Lo spread si abbatte sull'economia reale
Non solo Unicredit e Carige. Anche le aziende pagano il rialzo del tasso sovrano
Dopo il bond da 3 miliardi venduto da Unicredit a un unico acquirente, il fondo Pimco, all’interesse del 7,83 per cento, Carige ha ottenuto 400 milioni al 13 per cento dal consorzio di garanzia interbancario. Tassi più che doppi e tripli di quanto il Tesoro italiano già corrisponde da quando lo spread è schizzato a 300 e oltre (ieri chiusura a 288). Tra la seconda banca italiana e quella in condizioni più critiche la differenza è ormai solo in un gioco al rialzo ai limiti della sostenibilità. “Lo spread me lo mangio a colazione”, diceva Matteo Salvini, mentre Luigi Di Maio batte sulla retorica della manovra “del popolo e non delle banche” e la collega 5s Laura Castelli, sottosegretaria all’Economia, dice che “lo spread non si traduce in aumento di prestiti e mutui”.

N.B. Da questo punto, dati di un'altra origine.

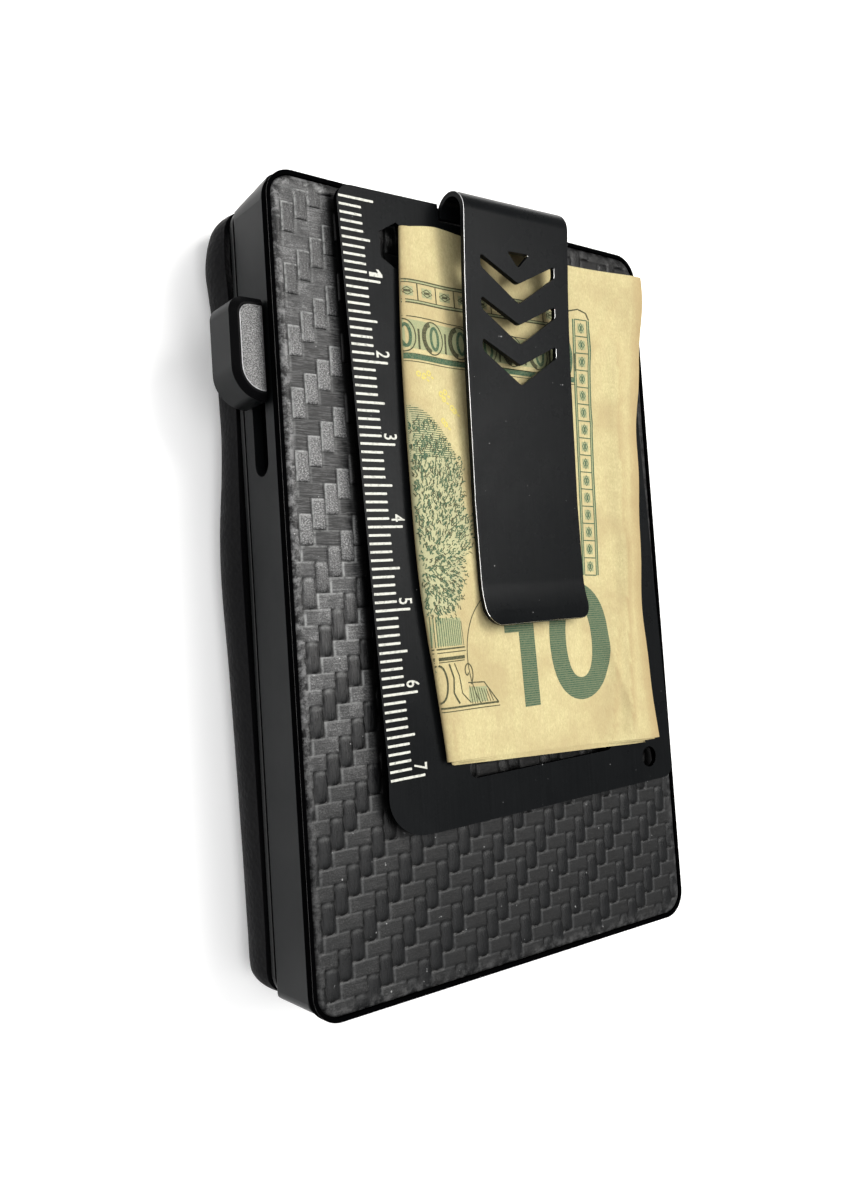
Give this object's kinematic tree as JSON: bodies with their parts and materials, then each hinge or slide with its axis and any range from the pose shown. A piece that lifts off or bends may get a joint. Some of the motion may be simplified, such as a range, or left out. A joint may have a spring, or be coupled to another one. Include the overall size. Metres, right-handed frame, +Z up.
{
  "type": "card wallet with money clip",
  "caption": "Slim card wallet: a side slider fans out the cards, a leather pocket backs it, and a ruler tool plate carries a bent sprung clip that holds folded banknotes.",
  "frame": {"origin": "middle of the underside of the whole wallet's box, level with the rear pocket that it lies on", "axes": "+Z up through the front cover and the clip, +Y along the length towards the clip's bend and the pocket's mouth, -X towards the slider"},
  "size_m": [0.0678, 0.0998, 0.0237],
  "materials": {
    "anodised_aluminium": "dark grey anodised, satin with fine scuffs",
    "black_steel": "satin black coating over brushed spring steel, worn bright at cut edges",
    "black_plastic": "matt black moulding with rubbed edges",
    "carbon_look_leather": "embossed carbon-fibre twill, semi-gloss",
    "soft_leather": "soft black grained leather",
    "grey_felt": "short felt",
    "screw_steel": "black oxide",
    "banknote_paper": null,
    "speckled_grip": "speckled grey, rough"
  },
  "bodies": {
    "case": {"case_shell": "anodised_aluminium", "rear_plate": "anodised_aluminium", "tool_plate": "black_steel", "end_cap": "black_plastic", "guide_rail_left": "black_plastic", "guide_rail_right": "black_plastic", "front_cover": "black_plastic", "plate_spacer_upper": "black_plastic", "plate_spacer_lower": "black_plastic", "front_skin": "carbon_look_leather", "pocket_shell": "soft_leather", "friction_felt_front": "grey_felt", "friction_felt_rear": "grey_felt", "pocket_lining": "grey_felt", "plate_screw_upper": "screw_steel", "plate_screw_lower": "screw_steel", "front_cover_screw_1": "screw_steel", "front_cover_screw_2": "screw_steel", "front_cover_screw_3": "screw_steel", "front_cover_screw_4": "screw_steel", "rear_plate_screw_1": "screw_steel", "rear_plate_screw_2": "screw_steel", "rear_plate_screw_3": "screw_steel", "rear_plate_screw_4": "screw_steel"},
    "slider": {"slider_button": "anodised_aluminium", "slider_grip_front": "speckled_grip", "slider_grip_rear": "speckled_grip", "slider_screw": "screw_steel", "ejector_carriage": "black_plastic"},
    "clip": {"money_clip": "black_steel"},
    "banknote": {"folded_banknote": "banknote_paper"}
  },
  "joints": [
    {"name": "slider_push", "type": "slide", "parent": "case", "child": "slider", "axis": [0, -1, 0], "range_m": [0, 0.0104]},
    {"name": "clip_spring", "type": "hinge", "parent": "case", "child": "clip", "pos_m": [0.00362, 0.04689, 0.02105], "axis": [-0.9995, -0.033, 0], "range_deg": [0, 8], "stiffness_Nm_per_rad": 2, "springref_deg": -1.15},
    {"name": "banknote_pull", "type": "slide", "parent": "case", "child": "banknote", "axis": [0.033, -0.9995, 0], "range_m": [0, 0.095]}
  ]
}
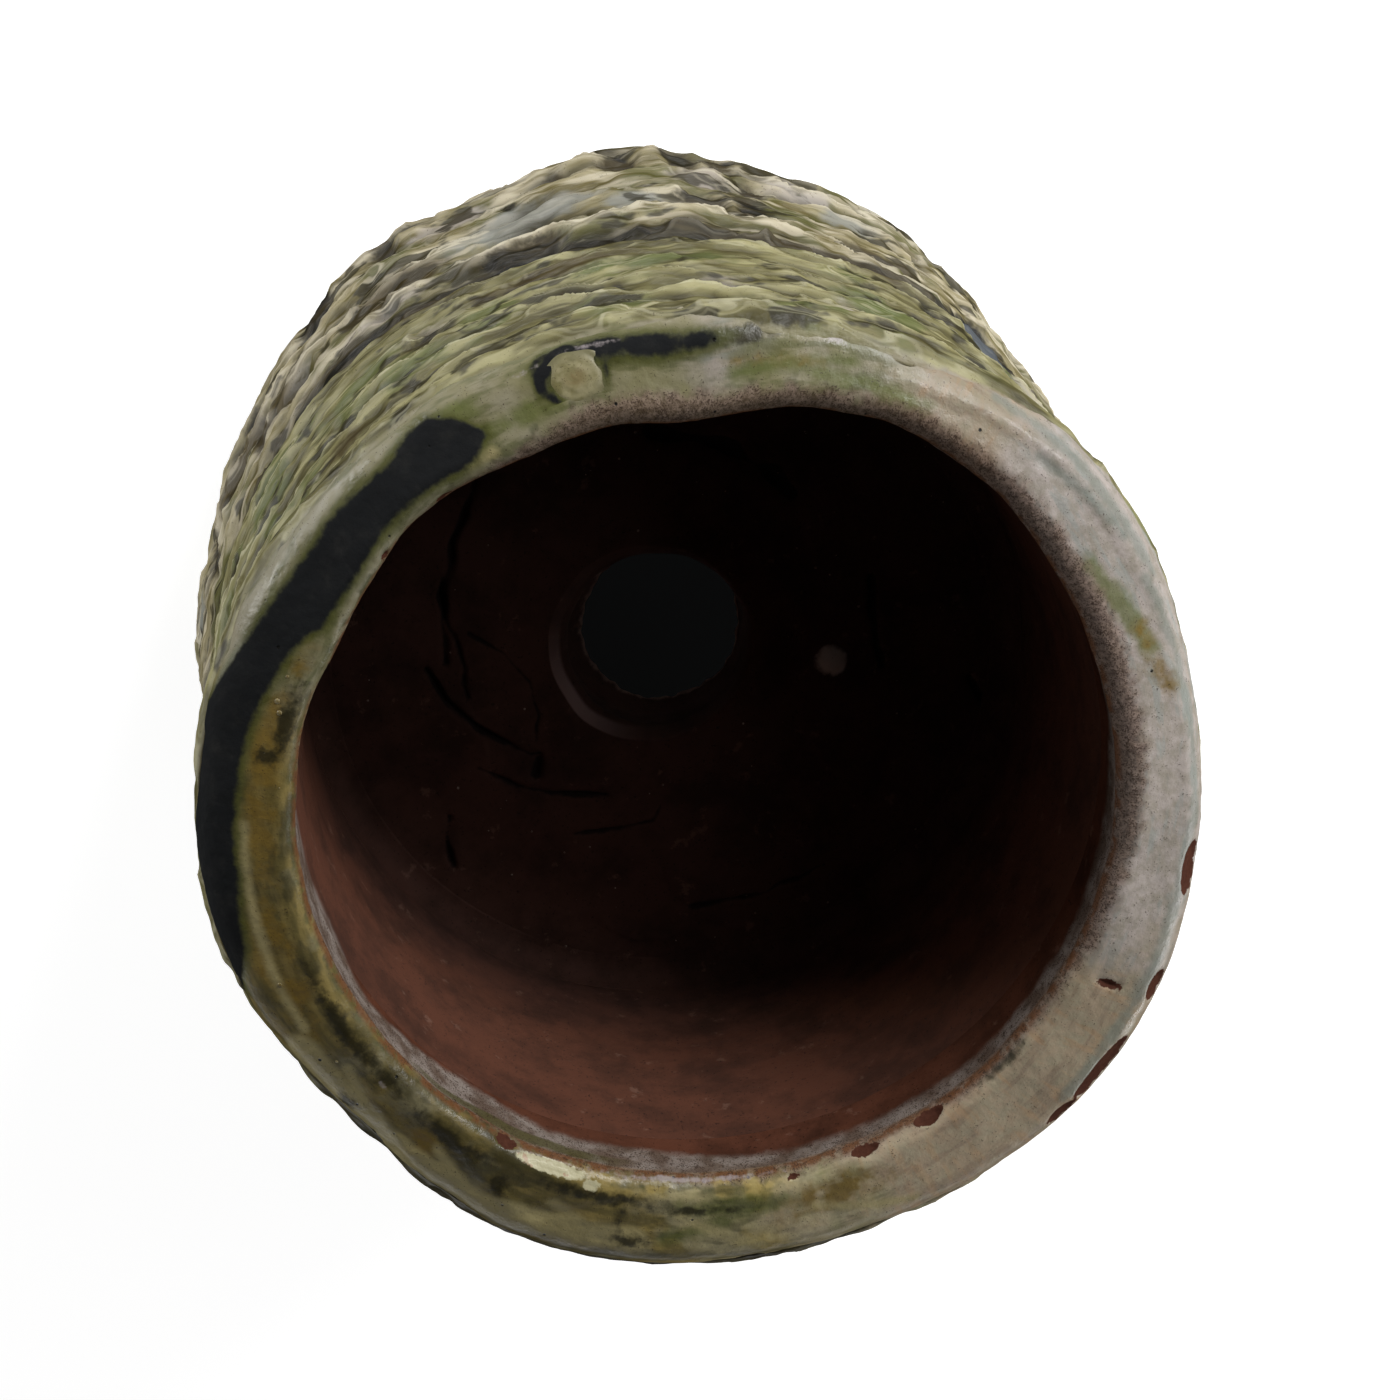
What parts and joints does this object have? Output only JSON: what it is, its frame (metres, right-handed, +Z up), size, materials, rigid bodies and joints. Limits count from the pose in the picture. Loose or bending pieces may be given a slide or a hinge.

Se anche l’aumento del rendimento dei bond sovrani creato dal governo gialloverde gravasse solo sulle banche a pagare saremmo sempre tutti, con buona pace del “Questo lo dice lei!” grillino. Ora uno studio del Peterson Institute for International Economics, elaborato dall’ex capo economista del Fmi Olivier Blanchard e dagli economisti Jeromin Zettelmeyer, Álvaro Leandro e l’italiana Silvia Merler, calcola di quanto il rialzo dei tassi sovrani si si sia trasmesso anche ai bond delle imprese, cioè alla cosiddetta “economia reale” (come se la finanza fosse irreale): tra marzo e ottobre mentre il rendimento dei titoli di stato è aumentat di circa 150 punti base, il costo delle obbligazioni non finanziarie è salito di 90 punti (vuol dire che i tassi dei bond corporate sono aumentati del 60 per cento rispetto all’aumento dello spread sovrano).
Il risultato è che il già opinabile effetto espansivo del deficit “popolare” sarà annullato, provocando innanzi tutto una riduzione del 2,5 per cento degli investimenti privati manifatturieri e un calo dello 0,38 per cento del pil. Se la contrazione si trasmetterà all’intero settore privato, la minor crescita sarà dell’1,53 per cento, mangiandosi tutta la crescita promessa dal governo e riportando l’Italia in recessione. La manovra sarà sì espansiva, ma non della crescita, bensì del debito.